As the circuit is closed, a current of magnitude “I” flows in the circuit.

According to Kirchhoff’s voltage law, the sum of the voltage drop across all the elements attached in the closed-circuit is arithmetical equals to zero.

So, in the above figure, there is a voltage source of magnitude “V”. There will be the voltage drop which will be equivalent to the product of the current flowing through the resistance and the magnitude of the resistance. Mathematically, ${V_r} = IR$ where “I” is the current flowing through the resistance “R” and ${V_r}$ is the potential drop across the resistance.

Now, applying Kirchhoff’s voltage law, we get

$

V - IR = 0 \\

V = IR \\

$

The above equation can also be written as:

$\dfrac{V}{I} = R$

Here, “R” is the constant value which is fixed and will not change with time and the voltage source connected across it.

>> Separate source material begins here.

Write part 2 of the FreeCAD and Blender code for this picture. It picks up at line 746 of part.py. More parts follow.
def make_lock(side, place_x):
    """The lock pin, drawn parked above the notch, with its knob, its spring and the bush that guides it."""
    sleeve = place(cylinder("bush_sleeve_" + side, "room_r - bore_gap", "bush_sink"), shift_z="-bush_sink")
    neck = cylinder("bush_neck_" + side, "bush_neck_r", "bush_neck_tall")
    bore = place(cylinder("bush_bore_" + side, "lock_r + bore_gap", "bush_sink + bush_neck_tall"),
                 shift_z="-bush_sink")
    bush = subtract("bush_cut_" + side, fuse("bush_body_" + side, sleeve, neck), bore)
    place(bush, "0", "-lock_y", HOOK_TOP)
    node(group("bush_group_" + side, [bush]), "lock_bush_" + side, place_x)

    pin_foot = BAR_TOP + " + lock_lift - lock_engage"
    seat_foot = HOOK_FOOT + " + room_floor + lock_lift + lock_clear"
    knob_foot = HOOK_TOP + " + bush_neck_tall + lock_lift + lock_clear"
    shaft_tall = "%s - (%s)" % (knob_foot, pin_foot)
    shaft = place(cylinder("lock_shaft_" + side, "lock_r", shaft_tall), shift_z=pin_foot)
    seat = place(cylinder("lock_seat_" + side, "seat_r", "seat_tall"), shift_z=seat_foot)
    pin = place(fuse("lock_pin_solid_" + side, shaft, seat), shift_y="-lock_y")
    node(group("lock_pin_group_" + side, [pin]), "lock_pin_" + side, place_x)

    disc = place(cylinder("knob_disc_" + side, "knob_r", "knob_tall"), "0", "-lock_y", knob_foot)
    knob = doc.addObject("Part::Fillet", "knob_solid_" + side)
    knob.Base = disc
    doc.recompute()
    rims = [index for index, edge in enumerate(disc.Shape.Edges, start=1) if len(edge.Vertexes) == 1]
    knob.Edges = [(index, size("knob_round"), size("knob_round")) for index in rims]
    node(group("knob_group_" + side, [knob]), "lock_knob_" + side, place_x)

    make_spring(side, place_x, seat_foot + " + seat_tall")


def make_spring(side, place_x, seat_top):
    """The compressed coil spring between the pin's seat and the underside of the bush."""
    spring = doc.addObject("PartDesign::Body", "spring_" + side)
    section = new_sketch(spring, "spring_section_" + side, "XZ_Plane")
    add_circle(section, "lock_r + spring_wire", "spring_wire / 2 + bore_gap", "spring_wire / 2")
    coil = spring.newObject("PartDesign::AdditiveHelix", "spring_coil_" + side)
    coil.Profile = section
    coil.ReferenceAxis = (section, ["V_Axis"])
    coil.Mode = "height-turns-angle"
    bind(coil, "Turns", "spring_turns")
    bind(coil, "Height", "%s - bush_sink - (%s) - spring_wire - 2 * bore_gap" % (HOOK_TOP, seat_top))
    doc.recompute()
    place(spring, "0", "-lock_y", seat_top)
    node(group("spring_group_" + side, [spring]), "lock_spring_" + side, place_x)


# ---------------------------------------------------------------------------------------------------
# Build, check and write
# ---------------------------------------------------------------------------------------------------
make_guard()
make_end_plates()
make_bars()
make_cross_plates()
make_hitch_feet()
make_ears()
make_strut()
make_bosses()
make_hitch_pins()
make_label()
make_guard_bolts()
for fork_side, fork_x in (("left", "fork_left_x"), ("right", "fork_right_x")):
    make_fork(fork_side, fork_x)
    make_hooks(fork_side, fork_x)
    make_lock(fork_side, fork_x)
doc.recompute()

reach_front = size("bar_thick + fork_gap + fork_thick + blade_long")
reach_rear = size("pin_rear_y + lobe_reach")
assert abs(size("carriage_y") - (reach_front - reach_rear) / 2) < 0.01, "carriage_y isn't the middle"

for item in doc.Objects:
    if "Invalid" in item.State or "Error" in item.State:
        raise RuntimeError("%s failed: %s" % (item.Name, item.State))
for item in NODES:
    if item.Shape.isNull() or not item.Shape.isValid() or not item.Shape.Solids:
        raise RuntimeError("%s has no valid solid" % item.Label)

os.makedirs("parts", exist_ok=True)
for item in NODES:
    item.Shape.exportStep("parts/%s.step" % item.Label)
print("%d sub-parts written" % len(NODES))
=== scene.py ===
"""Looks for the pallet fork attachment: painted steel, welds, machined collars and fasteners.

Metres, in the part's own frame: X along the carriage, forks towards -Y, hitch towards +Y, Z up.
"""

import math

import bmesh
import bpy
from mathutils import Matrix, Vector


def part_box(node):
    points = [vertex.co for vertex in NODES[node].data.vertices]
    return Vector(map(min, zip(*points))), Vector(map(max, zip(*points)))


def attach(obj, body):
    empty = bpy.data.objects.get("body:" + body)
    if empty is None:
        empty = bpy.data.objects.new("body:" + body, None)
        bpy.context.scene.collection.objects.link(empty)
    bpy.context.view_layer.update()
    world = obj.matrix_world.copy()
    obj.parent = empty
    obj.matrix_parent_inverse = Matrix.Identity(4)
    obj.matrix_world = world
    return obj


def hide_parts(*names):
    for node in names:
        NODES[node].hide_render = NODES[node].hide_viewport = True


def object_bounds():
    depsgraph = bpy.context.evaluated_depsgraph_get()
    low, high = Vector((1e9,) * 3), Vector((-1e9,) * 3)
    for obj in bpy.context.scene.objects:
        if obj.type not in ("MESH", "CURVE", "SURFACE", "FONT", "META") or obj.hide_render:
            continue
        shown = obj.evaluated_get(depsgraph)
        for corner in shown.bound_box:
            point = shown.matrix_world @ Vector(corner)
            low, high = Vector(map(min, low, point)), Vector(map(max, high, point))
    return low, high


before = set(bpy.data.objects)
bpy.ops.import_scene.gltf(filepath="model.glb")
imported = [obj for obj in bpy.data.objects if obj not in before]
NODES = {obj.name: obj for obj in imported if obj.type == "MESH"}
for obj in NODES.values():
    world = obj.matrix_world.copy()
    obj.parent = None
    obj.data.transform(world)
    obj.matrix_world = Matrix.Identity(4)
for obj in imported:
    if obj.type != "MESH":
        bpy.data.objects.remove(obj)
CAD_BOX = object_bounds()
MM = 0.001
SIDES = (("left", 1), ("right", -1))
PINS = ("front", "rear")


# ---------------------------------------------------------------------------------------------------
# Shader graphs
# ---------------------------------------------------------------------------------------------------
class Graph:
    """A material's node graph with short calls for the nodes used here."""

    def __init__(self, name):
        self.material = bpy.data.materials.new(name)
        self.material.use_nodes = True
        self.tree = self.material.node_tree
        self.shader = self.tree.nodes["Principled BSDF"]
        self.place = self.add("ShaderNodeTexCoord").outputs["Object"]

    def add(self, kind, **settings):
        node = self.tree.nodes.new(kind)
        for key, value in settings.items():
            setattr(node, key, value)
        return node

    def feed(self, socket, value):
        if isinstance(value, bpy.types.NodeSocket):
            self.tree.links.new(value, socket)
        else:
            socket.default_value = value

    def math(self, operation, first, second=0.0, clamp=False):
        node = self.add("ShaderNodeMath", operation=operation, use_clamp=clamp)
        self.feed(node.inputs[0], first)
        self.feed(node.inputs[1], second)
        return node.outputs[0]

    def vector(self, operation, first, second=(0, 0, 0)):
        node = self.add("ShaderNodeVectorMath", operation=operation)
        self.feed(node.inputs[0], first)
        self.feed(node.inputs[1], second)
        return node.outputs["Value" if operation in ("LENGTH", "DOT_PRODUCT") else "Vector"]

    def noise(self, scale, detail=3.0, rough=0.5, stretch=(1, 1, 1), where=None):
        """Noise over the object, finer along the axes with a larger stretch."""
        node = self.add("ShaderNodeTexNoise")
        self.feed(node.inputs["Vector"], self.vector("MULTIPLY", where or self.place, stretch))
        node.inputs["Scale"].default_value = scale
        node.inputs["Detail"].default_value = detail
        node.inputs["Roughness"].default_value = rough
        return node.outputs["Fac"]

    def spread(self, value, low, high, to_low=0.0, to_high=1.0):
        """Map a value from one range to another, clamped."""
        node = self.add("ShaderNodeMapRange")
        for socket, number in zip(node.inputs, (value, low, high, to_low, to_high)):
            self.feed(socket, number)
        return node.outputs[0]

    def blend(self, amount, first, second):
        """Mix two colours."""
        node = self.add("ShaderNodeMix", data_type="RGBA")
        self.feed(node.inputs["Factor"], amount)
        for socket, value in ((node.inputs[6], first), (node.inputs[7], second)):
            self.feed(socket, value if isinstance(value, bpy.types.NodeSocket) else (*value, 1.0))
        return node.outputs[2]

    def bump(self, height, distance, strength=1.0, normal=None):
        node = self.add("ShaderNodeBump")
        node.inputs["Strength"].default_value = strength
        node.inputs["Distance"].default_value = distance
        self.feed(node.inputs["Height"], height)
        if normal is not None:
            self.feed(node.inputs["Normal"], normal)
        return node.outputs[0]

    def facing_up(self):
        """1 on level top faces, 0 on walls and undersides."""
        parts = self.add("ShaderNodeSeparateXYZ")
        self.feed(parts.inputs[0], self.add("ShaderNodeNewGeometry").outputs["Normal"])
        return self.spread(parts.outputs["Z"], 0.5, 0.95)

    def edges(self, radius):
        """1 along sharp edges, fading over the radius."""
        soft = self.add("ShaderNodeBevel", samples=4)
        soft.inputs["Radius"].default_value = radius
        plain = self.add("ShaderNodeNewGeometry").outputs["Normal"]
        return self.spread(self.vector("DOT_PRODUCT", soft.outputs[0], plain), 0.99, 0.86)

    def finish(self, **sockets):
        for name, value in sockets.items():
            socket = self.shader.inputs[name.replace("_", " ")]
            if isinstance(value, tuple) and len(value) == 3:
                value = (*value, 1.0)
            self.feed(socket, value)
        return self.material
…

Hence, we can write $\dfrac{V}{I} = R$ as:

$\dfrac{V}{I} = {\text{constant}}$

The above equation can again be re-written as:

$V \propto I$

This is the basic statement and the mathematical expression for the ohm’s law which states that the voltage in a closed circuit is directly proportional to the current associated with the circuit only.

**Note:**Students must know about the Kirchhoff’s voltage law to establish the ohm’s law. Moreover, it is interesting to note here that the ohm’s law is not valid for the semiconductor devices.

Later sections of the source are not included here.